Market volatility can present intriguing buying opportunities to investors with a long-term mindset. With the S&P 500 index 18% off of its 52-week high, there are plenty of stocks out there trading at attractive valuations.
Shares of the seasoning mixes and condiments manufacturer and distributor McCormick (MKC 0.28%) have retreated 21% from their record-high share price of $107 set in April. This raises the following question: Should dividend growth investors pick up shares of the stock?
Let's dive into McCormick's fundamentals and valuation to address this question.
A rare sales and earnings miss
Late last month, McCormick reported its financial results for the second quarter, ended May 31. The company uncharacteristically missed both the analysts' consensus forecasts.
McCormick recorded $1.5 billion in net sales during the second quarter, which was a 1.3% decline over the year-ago period. This fell just shy of the $1.6 billion in net sales that analysts were expecting. What led the company to come up short of the analysts' consensus for net sales for just the second quarter out of the past 10 quarters?
McCormick faced meaningful headwinds. For one, inflationary pressures left consumers with less discretionary income. Second, COVID-19-related restrictions in China resulted in reduced consumption of products for the quarter. Third, the divestiture of a low-margin business in India lowered volumes. These factors each played a role in a 7% year-over-year volume and product mix decline.
The good news for McCormick is that its leading brands, such as the eponymous McCormick, Cholula hot sauce, and French's yellow mustard, flexed considerable pricing power in the quarter. This is what allowed the company to generate 7% growth over the year-ago period from pricing actions to offset volume declines. Throwing in unfavorable foreign currency translation of 1% explains the slight drop in total net sales for the quarter.
McCormick posted $0.48 in non-GAAP diluted earnings per share (EPS) in the second quarter, which was a 30.4% year-over-year decline. This came in well below the $0.65 estimate that analysts were projecting for the quarter. What caused the company to miss analysts' earnings estimate for only the second time out of the last 10 quarters?
Cost inflation and supply chain challenges were responsible for a 350-basis point decline in McCormick's non-GAAP net margin to 8.4% in the second quarter. The other component of the company's lower adjusted diluted EPS can be traced to a 0.2% increase in its average diluted outstanding share count to 270.5 million for the quarter.

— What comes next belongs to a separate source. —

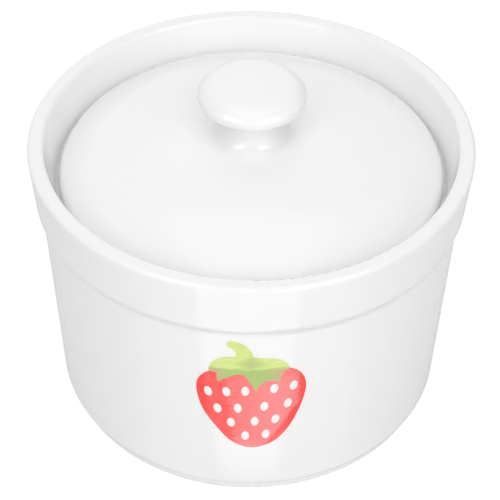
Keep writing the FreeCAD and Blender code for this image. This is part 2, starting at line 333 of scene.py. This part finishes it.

Due to McCormick's strong brands and a growing global population, analysts are expecting 5.1% annual earnings growth over the next five years. And based on the company's reputation for beating analyst predictions, this actually seems like a conservative earnings growth outlook, in my opinion.
Solid dividend growth is poised to continue
Having raised its dividend for 36 years straight, McCormick is a Dividend Aristocrat. And it looks like the company isn't in jeopardy of losing its status as a Dividend Aristocrat anytime soon.
This is because the stock's dividend payout ratio is set to be 48.7% for this fiscal year ending in November. For context, this allows McCormick to retain the majority of its earnings to execute acquisitions and repay debt to drive its earnings higher. This is why I believe dividend growth will exceed earnings growth over the next several years, which should lead to high-single-digit annual dividend growth. Paired with a 1.8% dividend yield, this is a nice mix of immediate and future income.
The company's valuation isn't lofty or cheap
Despite a difficult quarter, McCormick is a business that appears to be doing well. Best of all, patient investors finally have a chance to buy in at a rational valuation.
This is evidenced by the fact that McCormick's Shiller price-to-earnings (P/E) ratio of 32.8 is just above its 10-year median of 32. The Shiller P/E ratio considers the cyclical nature of corporate earnings by accounting for the previous 10 years of earnings data, which is thought to be a complete economic cycle. Since McCormick's fundamentals look to be intact for the long run, this is hardly an unreasonable valuation for investors with a time horizon of 5 years or more to hold the stock.